Streamlined Variational Inference for Linear Mixed Models with Crossed Random Effects

TL;DR

This paper develops and compares streamlined variational inference algorithms for linear mixed models with crossed random effects, balancing accuracy and computational efficiency for large-scale problems.

Contribution

It introduces three variational inference strategies with detailed algorithms and empirical evaluations for fitting complex linear mixed models.

Findings

High accuracy with relaxed mean field assumptions

Sparse algorithms improve computational speed

Trade-offs between accuracy and efficiency are characterized

Abstract

We derive streamlined mean field variational Bayes algorithms for fitting linear mixed models with crossed random effects. In the most general situation, where the dimensions of the crossed groups are arbitrarily large, streamlining is hindered by lack of sparseness in the underlying least squares system.
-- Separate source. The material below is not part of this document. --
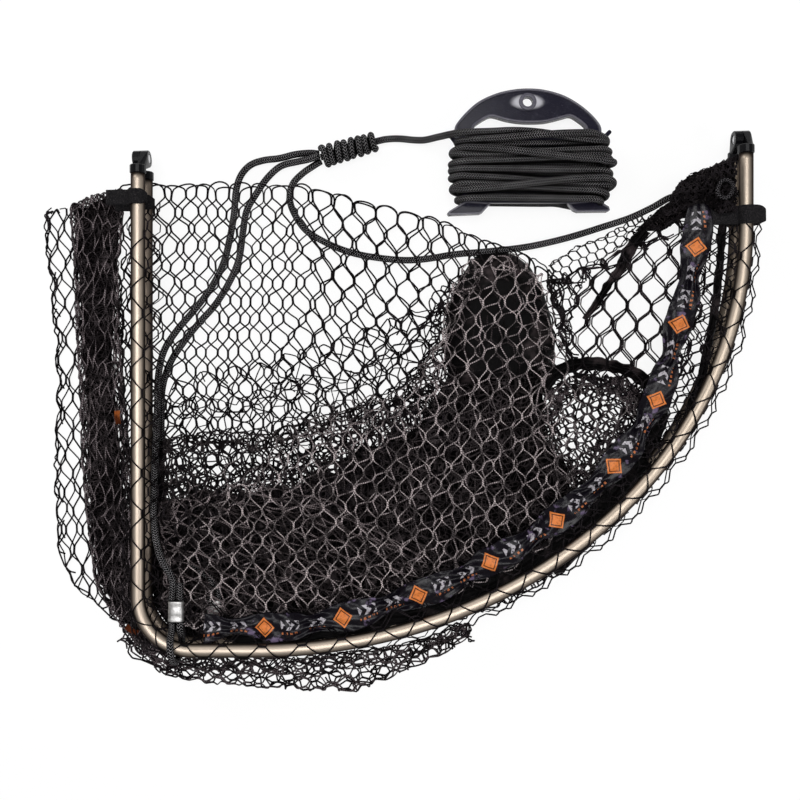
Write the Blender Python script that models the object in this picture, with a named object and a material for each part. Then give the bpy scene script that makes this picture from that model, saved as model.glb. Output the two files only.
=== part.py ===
"""Folding drop net, folded in half and laid flat, with its bridle, rope and line winder.

The ring is two tube halves that fold like a book about a hinge line.  The rear half
lies on the floor, the front half lies on it and swings up and over about the hinge.
Metres, +Z up.  The floor is z = 0, and the origin is under the middle of the object.
"""
import math

import bmesh
import bpy
from mathutils import Matrix, Vector

MM = 0.001
CLEARANCE = 0.0003

# Tube of both ring halves
TUBE_OD = 0.014
TUBE_WALL = 0.0012
TUBE_RESOLUTION = 3
STACK_PITCH = 0.028

# Plan of a ring half, at the tube's centreline
LEFT_X = -0.256
RIGHT_X = 0.352
CORNER_RADIUS = 0.0535
CORNER_Y = -0.203
SWEEP_START_X = -0.139
SWEEP_END_Y = 0.170
CORNER_STEPS = 8
SWEEP_STEPS = 18

# Hinges between the halves
HINGE_LEFT_Y = 0.2384
HINGE_RIGHT_Y = 0.2585
TUBE_SETBACK = 0.0184
SHOULDER_SETBACK = 0.0096
EAR_RADIUS = 0.0085
EAR_OUTER = 0.0080
EAR_CHAMFER = 0.0007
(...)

Because of this fact we also consider a hierarchy of relaxations of the mean field product restriction. The least stringent product restriction delivers a high degree of inferential accuracy. However, this accuracy must be mitigated against its higher storage and computing demands. Faster sparse storage and computing alternatives are also provided, but come with the price of diminished inferential accuracy. This article provides full algorithmic details of three variational inference strategies, presents detailed empirical results on their pros and cons and, thus, guides the users on their choice of variational inference approach depending on the problem size and computing resources.